Both public and private systems must meet standards set by the state and federal government regarding water quality, pressure, discharge limits, and environmental protection, and if those standards aren’t met the system could receive violation notices and/or issue warnings to customers. How often does that happen? Bellitto told the committee that the recent privatization efforts are aimed at acquiring "large, well-managed and financially stable” municipal systems that "have a track record of excellent, high-quality, reliable service.”

"The private utilities are not as bulletproof as they claim to be, and the municipal systems are not as poorly operated as they assert,” he said, before listing three reasons why the private utilities tend to charge much more than the publicly-owned ones.

"First, it’s because their costs are spread over a very wide customer base, so customers living in one geographic region have to contribute to paying for infrastructure improvements in other distant areas, in which they receive no benefit. They call that ‘economies of scale,’ but that’s just a nice term for meaning that we have to pay for a system that we don’t get any benefit from,” he said.

"Second, it’s because the for-profit business model requires that the company pay a dividend to their shareholders; municipal authorities have no such obligation. And third, they pay exorbitantly high salaries, bonuses and stock options to their upper management, when compared to the more modest financial compensation received by employees of publicly-owned systems, in the order of millions of dollars.
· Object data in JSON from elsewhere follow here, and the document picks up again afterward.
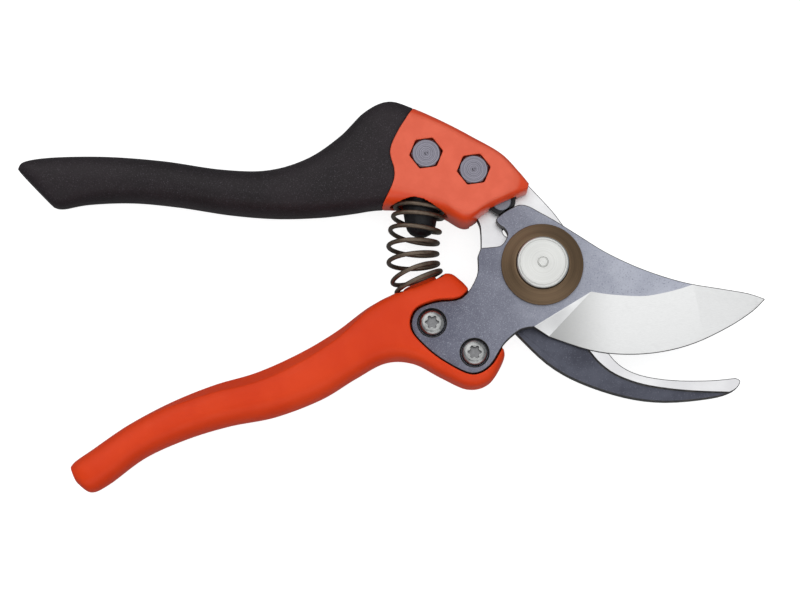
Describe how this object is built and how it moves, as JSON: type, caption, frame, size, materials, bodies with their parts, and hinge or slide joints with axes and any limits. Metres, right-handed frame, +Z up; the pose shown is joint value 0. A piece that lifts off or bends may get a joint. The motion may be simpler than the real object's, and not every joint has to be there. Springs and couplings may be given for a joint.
{
  "type": "pruning shears",
  "caption": "Bypass pruning shears with a curved cutting blade, hooked counter blade, return spring, safety latch, soft upper grip and smooth orange lower handle, lying open.",
  "frame": {"origin": "centre of the open tool's bounding box, on the plane that the shears lie on", "axes": "+X from the handles towards the blade tips, +Y from the lower handle towards the upper handle, +Z up through the shears' thickness, from the counter blade's back to the cutting blade's face"},
  "size_m": [0.2096, 0.1102, 0.0192],
  "materials": {
    "forged_steel": "dark phosphated forging with a ground bright land",
    "orange_composite": "satin moulded composite",
    "grip_rubber": "finely pebbled elastomer",
    "dark_fastener_steel": "turned and oiled",
    "bumper_rubber": "smooth",
    "spring_wire": "drawn wire with a brown oxide",
    "black_plastic": "smooth",
    "axle_steel": "oxidised grey",
    "washer_steel": "plain",
    "bright_nut": "bright turned face",
    "bronze_disc": "dull brown bronze",
    "bush_bronze": "sintered bronze",
    "blade_steel": "blue-grey phosphated with a polished bevel",
    "orange_lacquer": "smooth satin gloss",
    "zinc_screw": "zinc plated"
  },
  "bodies": {
    "hook_side": {"counter_blade": "forged_steel", "upper_handle": "orange_composite", "soft_grip": "grip_rubber", "tang_bolts": "dark_fastener_steel", "tang_nuts": "dark_fastener_steel", "spring_bumper": "bumper_rubber", "coil_spring": "spring_wire", "stop_sleeve": "black_plastic", "lock_axle": "axle_steel", "lock_clip": "washer_steel", "pivot_bolt": "washer_steel", "pivot_nut": "bright_nut", "front_disc": "bronze_disc", "disc_spring": "washer_steel", "rear_washer": "washer_steel"},
    "blade_side": {"blade": "blade_steel", "lower_handle": "orange_lacquer", "blade_screws": "zinc_screw", "screw_inserts": "bush_bronze", "pivot_bush": "bush_bronze"},
    "latch": {"lock_lever": "black_plastic"}
  },
  "joints": [
    {"name": "pivot", "type": "hinge", "parent": "hook_side", "child": "blade_side", "pos_m": [0.0423, 0.00805, 0.0108], "axis": [0, 0, -1], "range_deg": [0, 22.5], "stiffness_Nm_per_rad": 1.2, "springref_deg": -17.19, "deforming": ["coil_spring"]},
    {"name": "latch_pivot", "type": "hinge", "parent": "hook_side", "child": "latch", "pos_m": [0.0311, 0.02635, 0.0043], "axis": [0, 0, -1], "range_deg": [0, 28]}
  ]
}
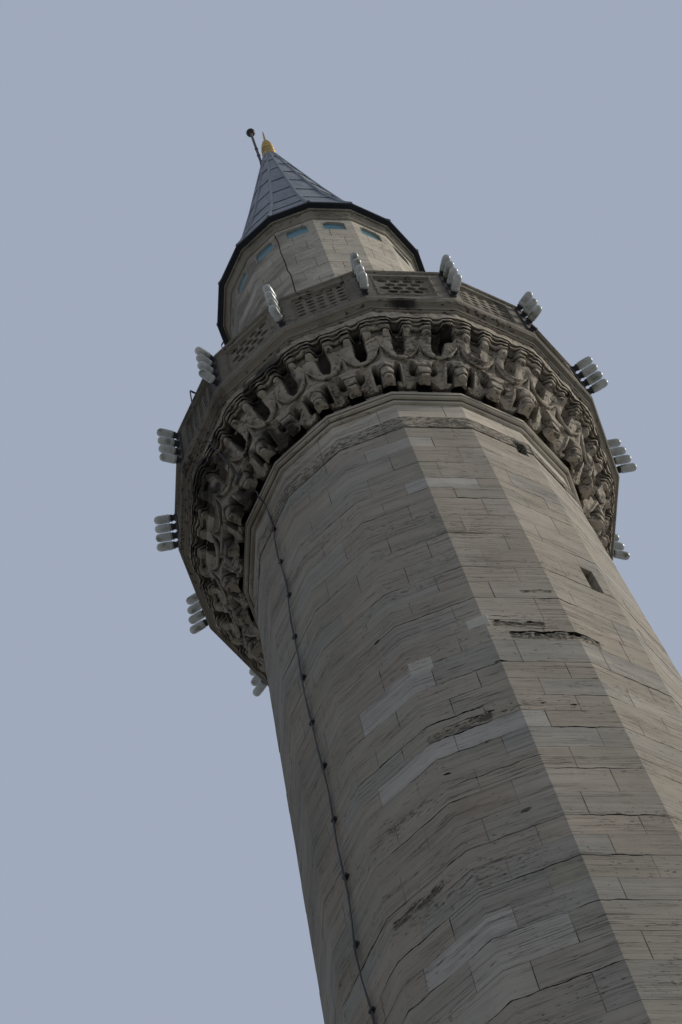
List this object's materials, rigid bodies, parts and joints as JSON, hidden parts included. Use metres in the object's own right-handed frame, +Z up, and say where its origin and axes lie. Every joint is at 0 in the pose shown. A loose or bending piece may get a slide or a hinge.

Someone has to pay for that,” he said.

His closing statement, listing those three reasons and calling privatization a scam, caught fire online: a clip posted by nonprofit @MorePerfectUS on X, the social media platform formerly known as Twitter, had garnered 5.1 million views in the week since it was posted, with over 23,000 likes, over 6,000 reposts and over 1,400 bookmarks of the video.  That same clip drew praise from members of the "Towamencin NOPE” group opposing that local sale, with NOPE founder Kofi Osei calling it "excellent testimony on the harms of privatization,” and other NOPE members saying the video should be sent to the supervisors who approved that sale. During Towamencin’s supervisors meeting the next night, NOPE member Tina Gallagher encouraged the supervisors to watch the video, and said the quotes from Bellitto "really stood out to me.”

"When your sewer and water rates become as high or higher than your electric rates, you are putting people in harm’s way. So let’s put an end to this scam, as Mr. Bellitto calls it, and move on,” she said.

How does the utility director view the current law?

"Act 12 has been called a fair market value. There’s nothing fair about it. It’s actually predatory pricing. It’s an odd situation where both the buyer and the seller have an incentive for the price to be as high as possible because they’re going to get that back in full, with interest as well,” Bellitto said.

Outside firms hire consultants to appraise a system’s infrastructure, but those firms have little interest in the infrastructure itself, he said.

"What they’re buying is the customers, which is a long term, forever revenue stream. To argue about whether a pump is worth, whatever, or if it’s been depreciated, it’s the continuous stream of customers they’re actually purchasing. That has the value. One way to put it is they’re purchasing not the eggs, but the goose that lays the golden eggs. They’re purchasing that customer base, that’s what they’re buying.”

What would Bellitto change? "Act 12 should be modified by adding a voter referendum so that the rate paying customers have the opportunity to voice whether or not they are in favor of privatization, and number two: the scope should be addressed, to deal with only distressed systems which are financially troubled and which are operationally deficient. And those are criteria that can actually be quantified.”